Getting a job was equally difficult.

“People don’t think we need a job to survive. It is this judgmental attitude that forces us into the sex trade. I did odd jobs before PT Foundation gave me a chance. What I earn now is enough to pay for my food and rent. I also manage to save a little,” Sulastree adds.

This former sex worker, however, has given up her dreams of getting married and raising a family.

“You can love someone so dearly but then reality sinks in and their family will not accept us. But we too have feelings and would like to love and be loved.”

For Suraya Shakila, 40, securing a job was her biggest difficulty and she had no choice but to turn to the sex industry.

“No doubt I earned more at the time but sex work was a job forced upon me by circumstances. When I was job-hunting, employers wanted me to dress like a man but I could not. I am a woman in a man’s body and I feel like a woman. I cannot imagine wearing men’s clothes. But then the employers will never want to understand this. To them, the image of their company is more important.”

She recalls the days when police raids used to terrify her.

“I would hang around a particular spot waiting to solicit customers and then all of a sudden we would hear shouts and commotion. My friends and I would run for our lives, with some of us falling into the drain. It was such a humiliating experience.”

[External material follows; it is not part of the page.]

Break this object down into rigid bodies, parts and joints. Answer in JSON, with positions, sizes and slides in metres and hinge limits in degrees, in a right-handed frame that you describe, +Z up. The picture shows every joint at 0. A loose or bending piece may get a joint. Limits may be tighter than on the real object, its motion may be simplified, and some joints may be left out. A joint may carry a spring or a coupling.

Suraya, who now works as a sales person, says: “I am glad I got this sales job. Although I barely make enough, about RM800 or so, it is better than selling myself. I make enough to eat and pay the rent. However, like everyone else, I too dream of owning a house and have some savings. Most importantly, I want the prejudice against transsexuals to end.”

In the case of Dankerina, or whose birth name is Badrul Hisham Abdul Wahab, 42, living as a transsexual comes with a price.

“There is much to pay. I cannot cross-dress when I’m attending work-related functions because I have to keep my company’s image in mind. I opt for clothes that are gender neutral. When I’m on my own, I cross-dress, complete with make-up because that is the real me. But when I need to get official matters done, I dress like a man. It can be tough sometimes but that is how things are.

“I have to always remind myself to be strong, mentally, when I leave the house because I know my appearance will attract attention. It is a constant battle not to let the public’s opinion bother me.”